━━ Task input

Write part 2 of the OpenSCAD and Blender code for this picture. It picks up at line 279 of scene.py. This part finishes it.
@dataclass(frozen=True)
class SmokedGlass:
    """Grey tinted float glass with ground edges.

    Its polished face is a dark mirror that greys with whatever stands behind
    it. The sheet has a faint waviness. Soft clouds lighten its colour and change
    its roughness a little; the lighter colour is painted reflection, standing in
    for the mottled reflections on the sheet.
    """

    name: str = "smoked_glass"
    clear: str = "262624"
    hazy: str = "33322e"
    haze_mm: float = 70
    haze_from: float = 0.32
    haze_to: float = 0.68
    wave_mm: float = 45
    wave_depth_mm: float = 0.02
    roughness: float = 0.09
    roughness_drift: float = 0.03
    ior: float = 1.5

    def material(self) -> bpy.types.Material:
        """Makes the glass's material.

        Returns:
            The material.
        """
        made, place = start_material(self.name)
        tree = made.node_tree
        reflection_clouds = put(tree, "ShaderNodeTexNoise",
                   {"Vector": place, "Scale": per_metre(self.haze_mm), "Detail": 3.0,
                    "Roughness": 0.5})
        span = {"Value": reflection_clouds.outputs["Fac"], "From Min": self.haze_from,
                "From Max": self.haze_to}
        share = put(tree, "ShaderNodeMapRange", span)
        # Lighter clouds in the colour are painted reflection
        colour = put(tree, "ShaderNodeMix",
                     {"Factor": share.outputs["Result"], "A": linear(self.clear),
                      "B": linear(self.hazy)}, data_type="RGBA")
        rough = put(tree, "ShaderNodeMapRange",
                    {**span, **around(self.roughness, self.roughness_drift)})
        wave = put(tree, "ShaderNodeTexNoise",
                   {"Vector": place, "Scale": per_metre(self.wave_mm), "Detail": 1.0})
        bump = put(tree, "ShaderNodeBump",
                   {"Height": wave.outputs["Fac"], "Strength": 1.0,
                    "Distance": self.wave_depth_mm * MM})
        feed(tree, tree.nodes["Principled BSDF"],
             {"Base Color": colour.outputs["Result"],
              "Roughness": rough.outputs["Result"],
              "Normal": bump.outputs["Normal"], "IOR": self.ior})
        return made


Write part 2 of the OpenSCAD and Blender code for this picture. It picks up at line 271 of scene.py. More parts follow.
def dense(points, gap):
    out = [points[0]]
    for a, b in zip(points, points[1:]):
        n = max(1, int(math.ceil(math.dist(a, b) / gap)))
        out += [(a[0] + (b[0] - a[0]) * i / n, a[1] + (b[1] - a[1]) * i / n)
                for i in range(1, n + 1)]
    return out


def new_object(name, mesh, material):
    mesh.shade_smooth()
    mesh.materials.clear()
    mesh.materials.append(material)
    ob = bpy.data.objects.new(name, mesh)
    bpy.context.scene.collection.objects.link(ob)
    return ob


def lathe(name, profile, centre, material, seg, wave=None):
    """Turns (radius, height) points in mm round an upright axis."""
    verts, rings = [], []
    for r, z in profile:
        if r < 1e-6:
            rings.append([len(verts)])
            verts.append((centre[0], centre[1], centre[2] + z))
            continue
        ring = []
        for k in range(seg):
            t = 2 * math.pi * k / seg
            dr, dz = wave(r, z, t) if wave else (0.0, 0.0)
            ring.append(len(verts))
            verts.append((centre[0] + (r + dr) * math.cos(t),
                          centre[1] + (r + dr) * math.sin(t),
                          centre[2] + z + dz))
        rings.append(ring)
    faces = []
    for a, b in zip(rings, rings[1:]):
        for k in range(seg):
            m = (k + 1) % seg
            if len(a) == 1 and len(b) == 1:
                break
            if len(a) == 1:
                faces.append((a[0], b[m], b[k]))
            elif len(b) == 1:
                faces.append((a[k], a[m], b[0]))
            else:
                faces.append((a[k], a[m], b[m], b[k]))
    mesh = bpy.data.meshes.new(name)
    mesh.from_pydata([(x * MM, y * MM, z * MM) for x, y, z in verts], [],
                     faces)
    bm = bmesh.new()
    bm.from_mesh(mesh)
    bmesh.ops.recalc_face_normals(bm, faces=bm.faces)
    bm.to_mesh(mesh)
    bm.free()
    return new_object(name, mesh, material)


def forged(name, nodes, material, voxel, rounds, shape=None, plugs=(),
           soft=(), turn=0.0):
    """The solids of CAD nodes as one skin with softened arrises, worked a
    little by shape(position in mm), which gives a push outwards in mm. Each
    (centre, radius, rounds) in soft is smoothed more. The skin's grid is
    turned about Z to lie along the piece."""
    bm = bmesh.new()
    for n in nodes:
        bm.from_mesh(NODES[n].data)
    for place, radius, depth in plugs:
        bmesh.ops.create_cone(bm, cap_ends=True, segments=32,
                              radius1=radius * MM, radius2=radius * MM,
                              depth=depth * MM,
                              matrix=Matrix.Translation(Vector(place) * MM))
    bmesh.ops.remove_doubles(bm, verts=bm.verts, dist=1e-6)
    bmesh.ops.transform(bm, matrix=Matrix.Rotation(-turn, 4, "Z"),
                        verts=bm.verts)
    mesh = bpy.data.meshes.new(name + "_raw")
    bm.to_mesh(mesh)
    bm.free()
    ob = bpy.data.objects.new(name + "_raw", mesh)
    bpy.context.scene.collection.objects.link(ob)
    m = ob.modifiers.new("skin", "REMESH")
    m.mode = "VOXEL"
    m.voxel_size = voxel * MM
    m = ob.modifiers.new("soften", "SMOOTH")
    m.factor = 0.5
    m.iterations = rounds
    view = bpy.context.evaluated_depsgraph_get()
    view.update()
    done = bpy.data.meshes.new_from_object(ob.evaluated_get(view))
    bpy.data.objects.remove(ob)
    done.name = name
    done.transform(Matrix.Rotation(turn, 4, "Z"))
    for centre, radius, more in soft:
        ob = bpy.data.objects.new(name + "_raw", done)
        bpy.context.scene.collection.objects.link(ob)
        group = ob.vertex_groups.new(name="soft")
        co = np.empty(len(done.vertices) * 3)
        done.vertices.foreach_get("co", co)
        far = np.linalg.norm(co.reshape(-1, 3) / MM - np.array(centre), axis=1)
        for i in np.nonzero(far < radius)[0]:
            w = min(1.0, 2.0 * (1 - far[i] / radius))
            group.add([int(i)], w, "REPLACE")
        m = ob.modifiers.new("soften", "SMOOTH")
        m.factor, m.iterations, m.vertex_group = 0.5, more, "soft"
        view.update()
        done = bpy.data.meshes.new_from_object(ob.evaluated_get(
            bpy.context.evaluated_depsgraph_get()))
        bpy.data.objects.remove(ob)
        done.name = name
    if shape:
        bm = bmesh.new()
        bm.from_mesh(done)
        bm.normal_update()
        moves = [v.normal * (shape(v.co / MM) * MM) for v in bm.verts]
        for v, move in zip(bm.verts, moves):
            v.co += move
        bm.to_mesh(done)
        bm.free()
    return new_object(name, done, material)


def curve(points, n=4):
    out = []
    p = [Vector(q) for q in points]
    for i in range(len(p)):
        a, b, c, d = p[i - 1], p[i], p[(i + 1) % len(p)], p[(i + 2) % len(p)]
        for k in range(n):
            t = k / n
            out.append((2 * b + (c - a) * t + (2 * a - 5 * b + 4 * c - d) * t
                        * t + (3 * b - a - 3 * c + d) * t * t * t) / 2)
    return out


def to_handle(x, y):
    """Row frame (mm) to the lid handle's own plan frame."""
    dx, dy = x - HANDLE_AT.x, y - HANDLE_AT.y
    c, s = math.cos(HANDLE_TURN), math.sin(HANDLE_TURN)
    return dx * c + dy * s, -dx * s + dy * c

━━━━

Pull every line containing "Write" from the data.

_The solution_
Write part 2 of the OpenSCAD and Blender code for this picture. It picks up at line 279 of scene.py. This part finishes it.
Write part 2 of the OpenSCAD and Blender code for this picture. It picks up at line 271 of scene.py. More parts follow.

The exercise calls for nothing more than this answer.